- [PROVIDED MATERIAL]:
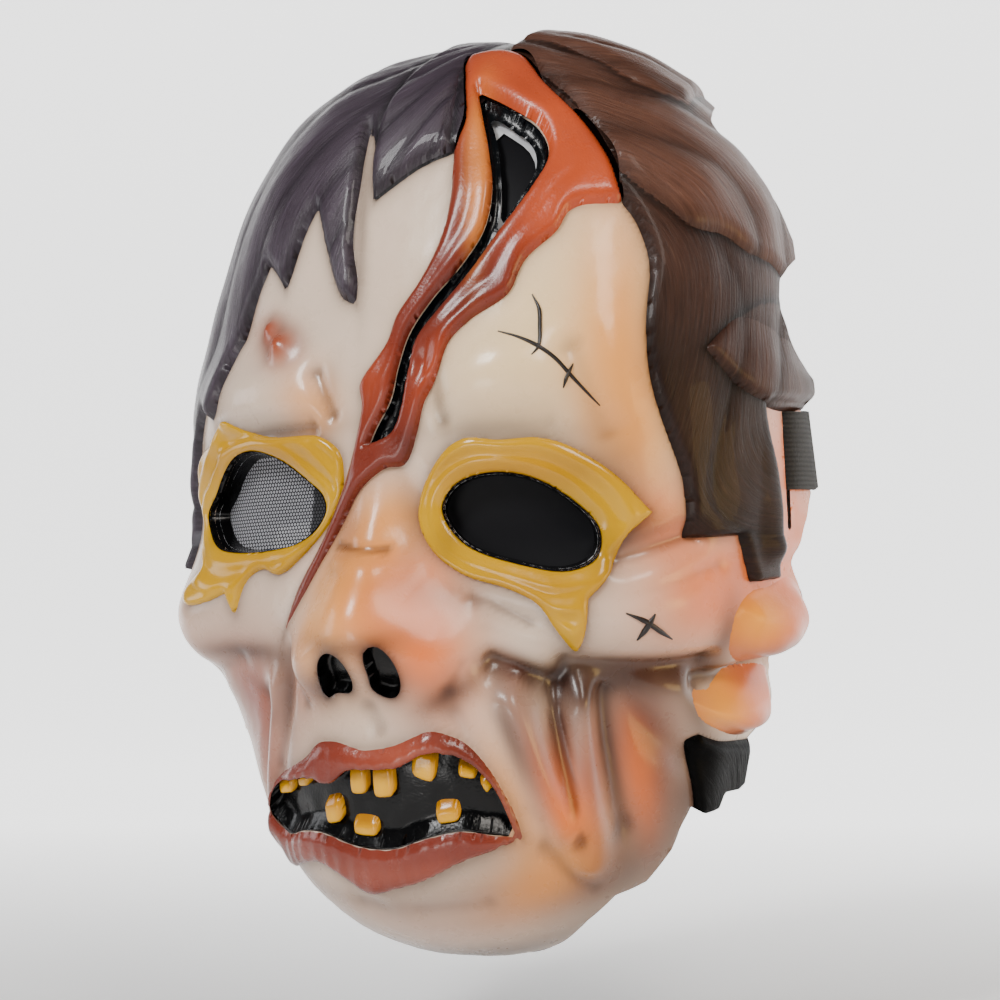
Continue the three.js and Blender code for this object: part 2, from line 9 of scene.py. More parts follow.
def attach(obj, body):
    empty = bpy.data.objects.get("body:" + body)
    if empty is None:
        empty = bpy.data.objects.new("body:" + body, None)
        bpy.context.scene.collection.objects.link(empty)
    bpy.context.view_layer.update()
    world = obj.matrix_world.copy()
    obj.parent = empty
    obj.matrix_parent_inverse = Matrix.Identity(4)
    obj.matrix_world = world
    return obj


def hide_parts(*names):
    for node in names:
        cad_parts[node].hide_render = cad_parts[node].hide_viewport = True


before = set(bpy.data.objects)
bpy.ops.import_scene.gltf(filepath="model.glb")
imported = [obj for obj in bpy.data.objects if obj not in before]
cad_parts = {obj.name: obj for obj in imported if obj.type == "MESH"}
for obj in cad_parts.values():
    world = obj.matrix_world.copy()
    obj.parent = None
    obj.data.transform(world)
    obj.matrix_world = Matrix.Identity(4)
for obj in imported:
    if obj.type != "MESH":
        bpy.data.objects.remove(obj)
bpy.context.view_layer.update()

# Camera, floor and light
# The camera looks at the face from its right and from a little below, with the head tipped clockwise.
# The floor is one sheet of pale paper that bends up behind the mask, under soft white light and a warm
# light from the side.
camera_turn, camera_rise, camera_roll = math.radians(28.5), math.radians(-2), math.radians(3)
camera_aim = Vector((0.0177, 0.0407, 0.003))
camera_distance = 0.76
back = Vector((math.sin(camera_turn) * math.cos(camera_rise), -math.cos(camera_turn) * math.cos(camera_rise),
               math.sin(camera_rise)))
level = Vector((math.cos(camera_turn), math.sin(camera_turn), 0))
above = back.cross(level)
right = level * math.cos(camera_roll) - above * math.sin(camera_roll)
top = level * math.sin(camera_roll) + above * math.cos(camera_roll)
camera = bpy.data.objects.new("camera", bpy.data.cameras.new("camera"))
camera.data.lens = 93
camera.data.sensor_width = 36
camera.data.dof.use_dof = False
turned = Matrix((right, top, back)).transposed().to_4x4()
camera.matrix_world = Matrix.Translation(camera_aim + back * camera_distance) @ turned
bpy.context.collection.objects.link(camera)
bpy.context.scene.camera = camera

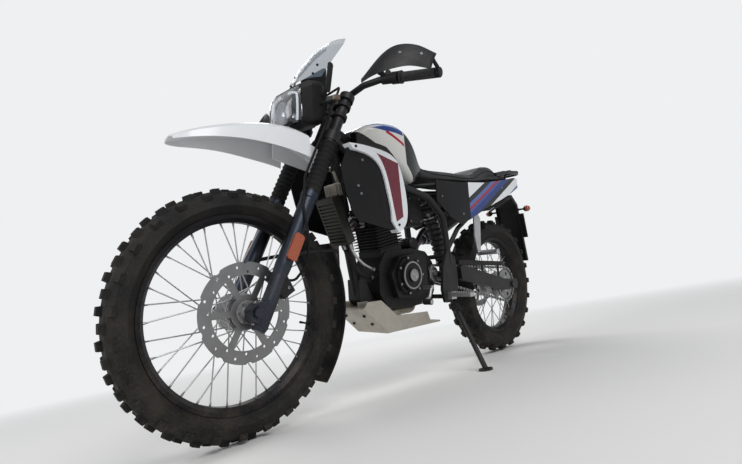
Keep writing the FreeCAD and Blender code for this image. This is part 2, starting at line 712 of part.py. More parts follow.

- [JOB]:
Copy the material above verbatim.

- [EXERCISE ANSWER]:
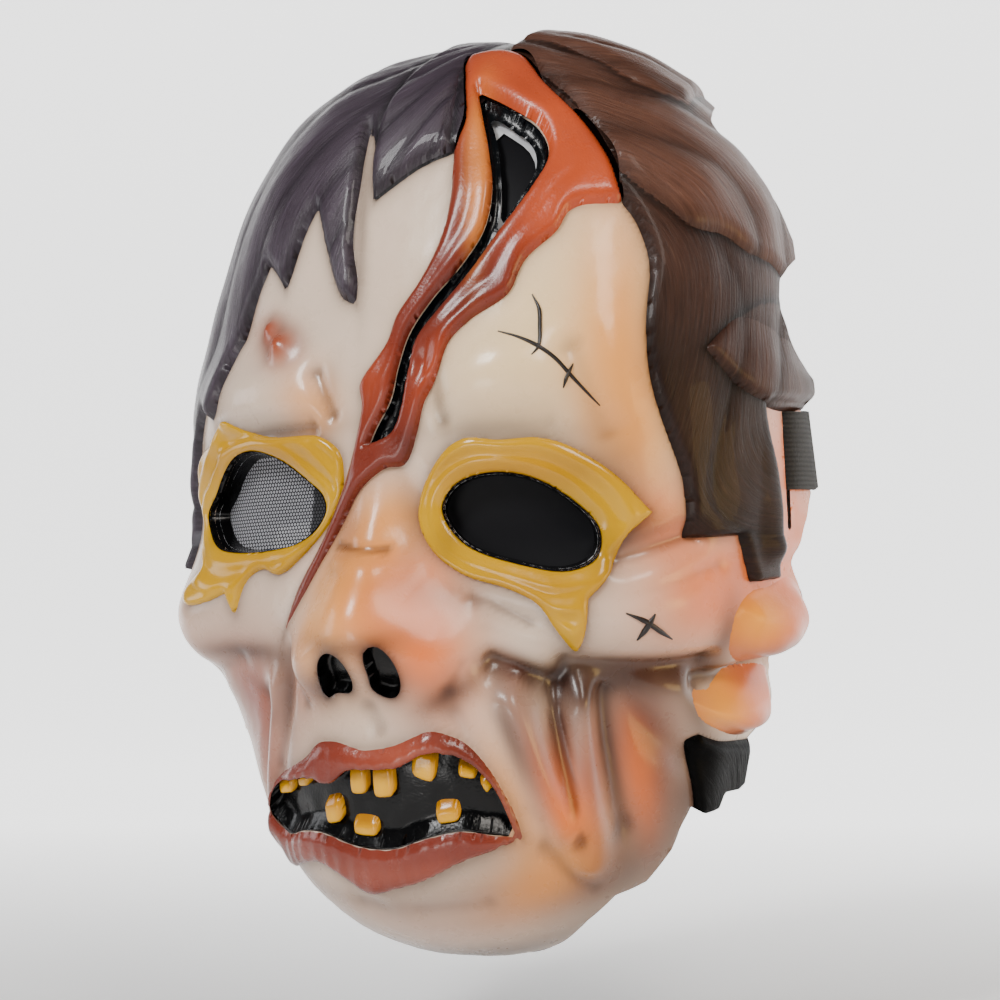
Continue the three.js and Blender code for this object: part 2, from line 9 of scene.py. More parts follow.
def attach(obj, body):
    empty = bpy.data.objects.get("body:" + body)
    if empty is None:
        empty = bpy.data.objects.new("body:" + body, None)
        bpy.context.scene.collection.objects.link(empty)
    bpy.context.view_layer.update()
    world = obj.matrix_world.copy()
    obj.parent = empty
    obj.matrix_parent_inverse = Matrix.Identity(4)
    obj.matrix_world = world
    return obj


def hide_parts(*names):
    for node in names:
        cad_parts[node].hide_render = cad_parts[node].hide_viewport = True


before = set(bpy.data.objects)
bpy.ops.import_scene.gltf(filepath="model.glb")
imported = [obj for obj in bpy.data.objects if obj not in before]
cad_parts = {obj.name: obj for obj in imported if obj.type == "MESH"}
for obj in cad_parts.values():
    world = obj.matrix_world.copy()
    obj.parent = None
    obj.data.transform(world)
    obj.matrix_world = Matrix.Identity(4)
for obj in imported:
    if obj.type != "MESH":
        bpy.data.objects.remove(obj)
bpy.context.view_layer.update()

# Camera, floor and light
# The camera looks at the face from its right and from a little below, with the head tipped clockwise.
# The floor is one sheet of pale paper that bends up behind the mask, under soft white light and a warm
# light from the side.
camera_turn, camera_rise, camera_roll = math.radians(28.5), math.radians(-2), math.radians(3)
camera_aim = Vector((0.0177, 0.0407, 0.003))
camera_distance = 0.76
back = Vector((math.sin(camera_turn) * math.cos(camera_rise), -math.cos(camera_turn) * math.cos(camera_rise),
               math.sin(camera_rise)))
level = Vector((math.cos(camera_turn), math.sin(camera_turn), 0))
above = back.cross(level)
right = level * math.cos(camera_roll) - above * math.sin(camera_roll)
top = level * math.sin(camera_roll) + above * math.cos(camera_roll)
camera = bpy.data.objects.new("camera", bpy.data.cameras.new("camera"))
camera.data.lens = 93
camera.data.sensor_width = 36
camera.data.dof.use_dof = False
turned = Matrix((right, top, back)).transposed().to_4x4()
camera.matrix_world = Matrix.Translation(camera_aim + back * camera_distance) @ turned
bpy.context.collection.objects.link(camera)
bpy.context.scene.camera = camera

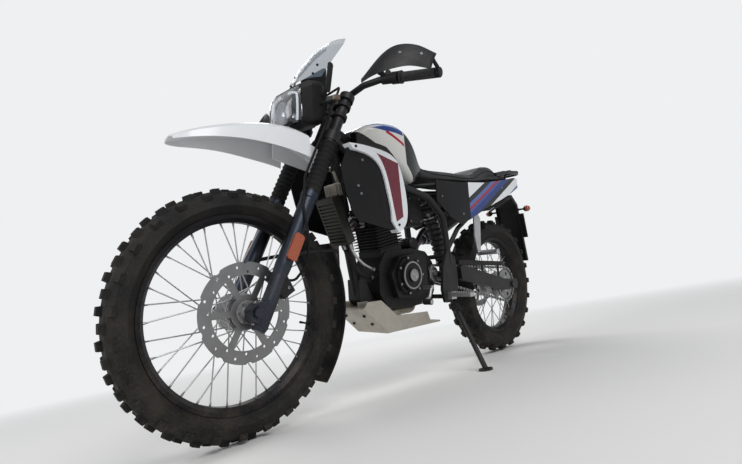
Keep writing the FreeCAD and Blender code for this image. This is part 2, starting at line 712 of part.py. More parts follow.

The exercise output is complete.